For many people I know, public speaking is a minor to major source of stress. Most would rather not, others have a full-blown fear. I used to be on the latter end and would panic at the thought of presenting in front of others. Eventually, I decided to commit to improvement and went to a Toastmasters club to start my public speaking journey.
For those who are unfamiliar, Toastmasters International is a communication and leadership organization with clubs all over the world. Many clubs are affiliated with companies or formed based on location. Meetings are highly organized, with an agenda of set speakers and roles for many of the attendees, including a timekeeper (who times speeches) and grammarian (who listens for proper use of grammar). Most of all, these clubs provide a supportive environment for those who want to improve their public speaking skills.
When I first started going to Toastmasters, I didn’t believe I could be helped. In fact, my first Toastmasters speech ended in tears because I was that overwhelmed. I was a pretty outgoing child and I enjoy talking to people one-on-one, so many of my friends and family didn’t understand my fear of public speaking. But it didn’t change its existence.

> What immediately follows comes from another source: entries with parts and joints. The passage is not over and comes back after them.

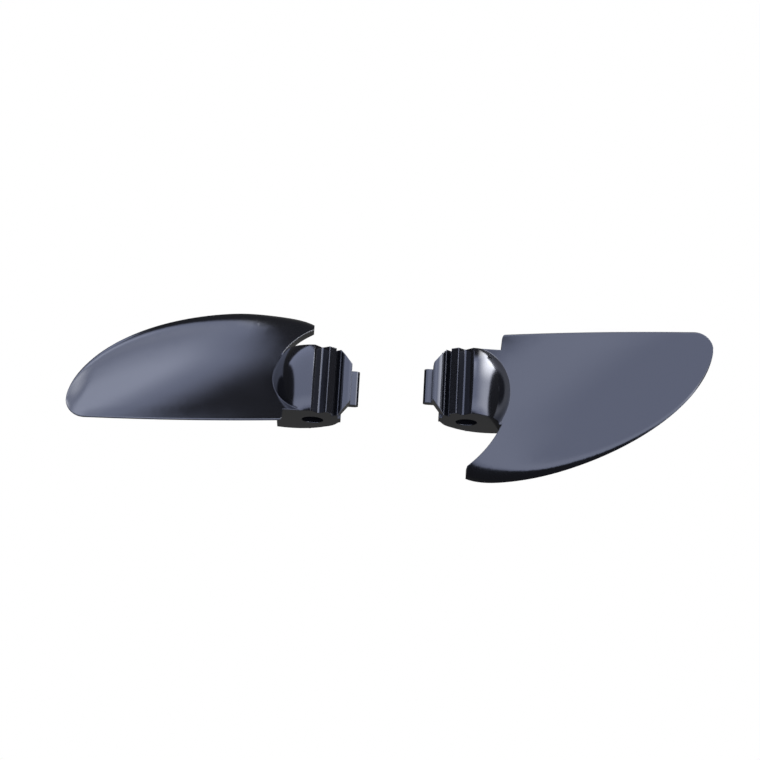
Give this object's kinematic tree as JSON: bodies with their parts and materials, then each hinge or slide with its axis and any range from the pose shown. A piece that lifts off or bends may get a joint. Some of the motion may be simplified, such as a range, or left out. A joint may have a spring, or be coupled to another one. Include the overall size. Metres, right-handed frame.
{
  "type": "folding propeller blade pair",
  "caption": "Pair of twisted folding propeller blades in black moulded plastic, each on its own pivot, with gear ribs at the root so that both fold together.",
  "frame": {"origin": "midway between the two pivots, at the height of their axes", "axes": "+Z along the shaft towards the side the blades fold to, X across the pair from the left blade to the right one, Y along the pivot axes"},
  "size_m": [0.1754, 0.0452, 0.0269],
  "materials": {
    "left_blade_plastic": "moulded black plastic, polished",
    "right_blade_plastic": "moulded black plastic, polished",
    "sleeve_steel": "turned stainless steel"
  },
  "bodies": {
    "pivots": {"left_pivot_sleeve": "sleeve_steel", "right_pivot_sleeve": "sleeve_steel"},
    "blade_left": {"left_blade": "left_blade_plastic"},
    "blade_right": {"right_blade": "right_blade_plastic"}
  },
  "joints": [
    {"name": "left_blade_fold", "type": "hinge", "parent": "pivots", "child": "blade_left", "pos_m": [-0.0214, -0.00105, 0], "axis": [0, 1, 0], "range_deg": [0, 90]},
    {"name": "right_blade_fold", "type": "hinge", "parent": "pivots", "child": "blade_right", "pos_m": [0.0214, 0.00105, 0], "axis": [0, -1, 0], "range_deg": [0, 90]}
  ],
  "couplings": [
    {"joint": "right_blade_fold", "follows": "left_blade_fold", "ratio": 1}
  ]
}
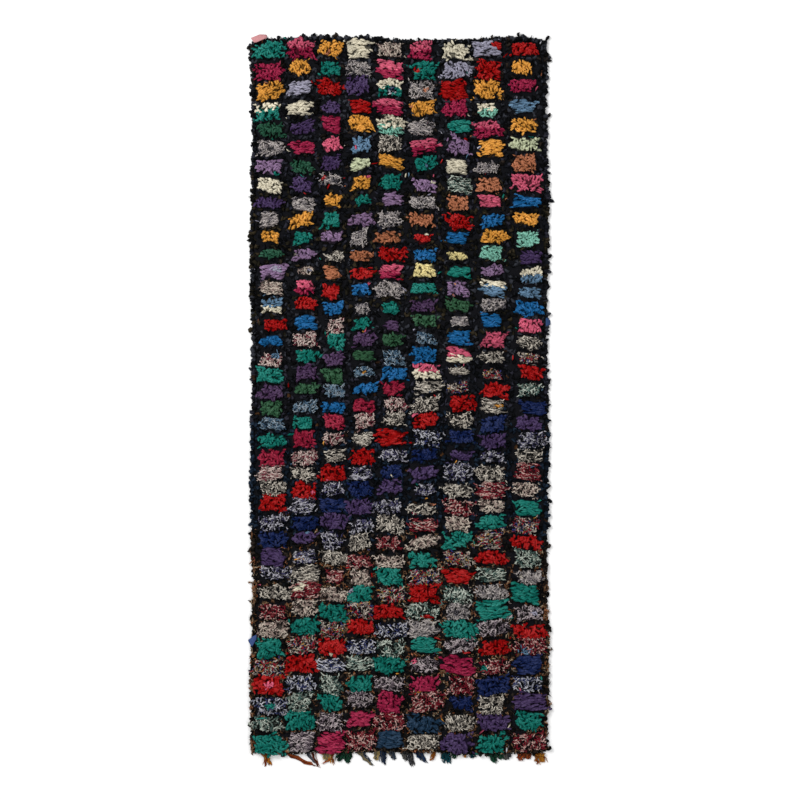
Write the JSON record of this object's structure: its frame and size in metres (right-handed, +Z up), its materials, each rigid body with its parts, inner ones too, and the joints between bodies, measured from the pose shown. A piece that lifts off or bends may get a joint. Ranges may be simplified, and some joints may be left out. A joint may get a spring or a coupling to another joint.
{
  "type": "wool shag rug",
  "caption": "Flat shaggy runner rug of wool and rag yarn: a check of coloured pile tufts on a near-black pile ground, locks round its rim and a sparse loose fringe at one end.",
  "frame": {"origin": "centre of the bounding box at the underside, on the floor", "axes": "+Y along the rug towards the end with no fringe, +X across it, +Z up out of the pile"},
  "size_m": [1.0104, 2.4318, 0.0315],
  "materials": {
    "pile": "deep matt wool and rag pile, mixed colours on near-black",
    "fringe": "frayed wool and cotton rag, mixed rust, tan, navy and green",
    "pink_rag": "soft matt cotton rag, pink",
    "blue_rag": "soft matt cotton rag, blue"
  },
  "bodies": {
    "root": {"pile_rug": "pile", "fringe_strip": "fringe", "corner_rag": "pink_rag", "left_rag": "blue_rag", "right_rag": "blue_rag"}
  },
  "joints": []
}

One of my early Toastmasters mentors was Nelson Nakagawa, a retired banking executive who spends much of his time coaching others in public speaking. Nelson is an effortless speaker who often fulfills the role of conducting the entire meeting and acting as an efficient and friendly host. He’s been a member of Toastmasters for more than 30 years and has achieved many Toastmasters designations during his tenure. As a mentor, he's kind and encouraging – often offering thoughtful words or a reassuring nod before I've given speeches.
Improving your public speaking can have many well-being benefits including reduced stress and increased participation at work or in the community. As an experienced Toastmaster, I asked Nelson to share his top five tips for preparing for a speech.
♦ Understand why you’re presenting.
Get clear about your purpose and objective to craft a better speech.
♦ Know your audience.
Are you speaking to your family, friends, bosses, or colleagues? Your audience will change the content and tone of your speech.
♦ Make it personal (if possible).
Try to put yourself and your experiences in your talk. Light, appropriate humor is always good, too.
♦ Practice, practice, practice.
Even if it’s just in front of the mirror, practice is very important. Ideally, try to get together a group of coworkers or friends to listen to and provide constructive feedback about your speech.
♦ Find a Toastmasters club.
Search for a club and find out when meetings are scheduled. Choose a convenient location and time to help increase your odds of going regularly.
Have you ever tried Toastmasters? What are your tips for speaking in public?